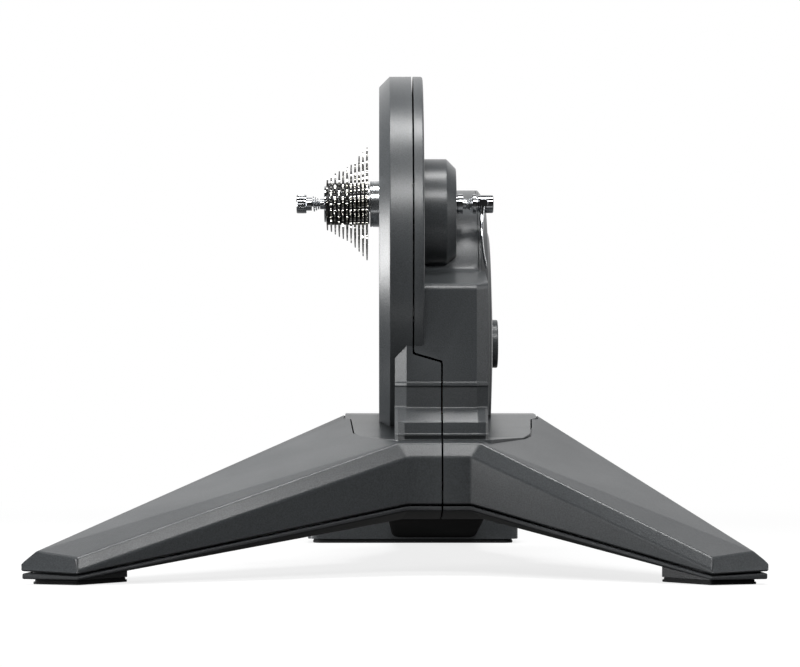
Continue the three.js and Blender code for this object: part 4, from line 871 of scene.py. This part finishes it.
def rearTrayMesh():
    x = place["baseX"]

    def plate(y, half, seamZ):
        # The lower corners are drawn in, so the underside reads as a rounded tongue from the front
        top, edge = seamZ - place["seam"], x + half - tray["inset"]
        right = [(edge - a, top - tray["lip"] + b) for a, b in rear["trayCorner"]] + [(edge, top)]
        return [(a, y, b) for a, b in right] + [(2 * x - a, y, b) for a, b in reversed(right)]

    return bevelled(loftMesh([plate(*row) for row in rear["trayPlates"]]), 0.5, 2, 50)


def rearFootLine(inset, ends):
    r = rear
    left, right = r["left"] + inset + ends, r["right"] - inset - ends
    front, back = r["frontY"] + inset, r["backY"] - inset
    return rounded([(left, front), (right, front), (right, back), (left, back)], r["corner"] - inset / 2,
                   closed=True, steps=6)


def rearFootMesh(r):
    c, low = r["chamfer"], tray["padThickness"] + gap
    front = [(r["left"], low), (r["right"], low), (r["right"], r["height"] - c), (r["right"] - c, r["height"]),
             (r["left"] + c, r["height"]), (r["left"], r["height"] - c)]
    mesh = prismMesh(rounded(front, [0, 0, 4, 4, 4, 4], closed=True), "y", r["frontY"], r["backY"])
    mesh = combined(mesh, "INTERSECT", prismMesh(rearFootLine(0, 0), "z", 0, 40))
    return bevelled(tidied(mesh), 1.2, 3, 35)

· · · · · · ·

#### [What is needed]
Repeat, word for word, the lines from the opening of the material through the line containing "return bevelled(loftMesh([plate(*row) for".

#### [Result of this task]
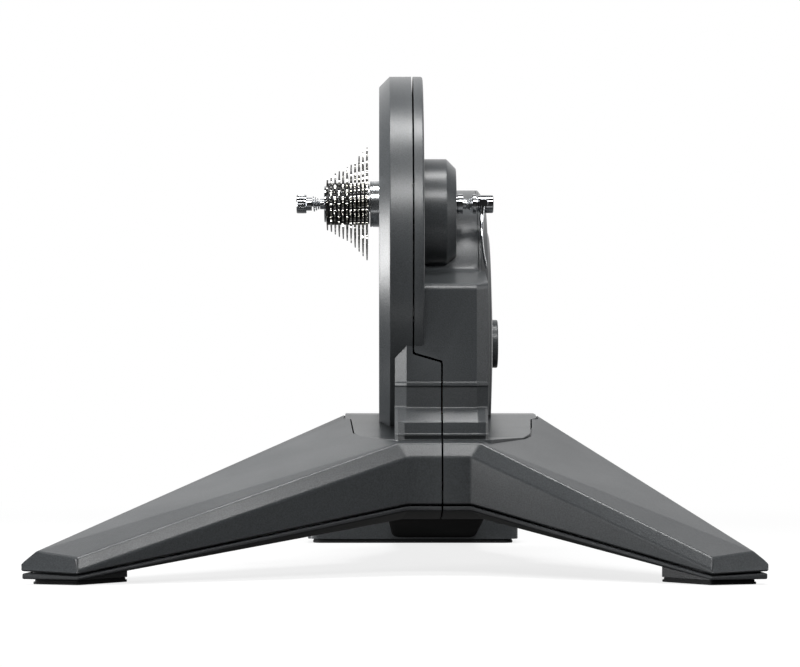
Continue the three.js and Blender code for this object: part 4, from line 871 of scene.py. This part finishes it.
def rearTrayMesh():
    x = place["baseX"]

    def plate(y, half, seamZ):
        # The lower corners are drawn in, so the underside reads as a rounded tongue from the front
        top, edge = seamZ - place["seam"], x + half - tray["inset"]
        right = [(edge - a, top - tray["lip"] + b) for a, b in rear["trayCorner"]] + [(edge, top)]
        return [(a, y, b) for a, b in right] + [(2 * x - a, y, b) for a, b in reversed(right)]

    return bevelled(loftMesh([plate(*row) for row in rear["trayPlates"]]), 0.5, 2, 50)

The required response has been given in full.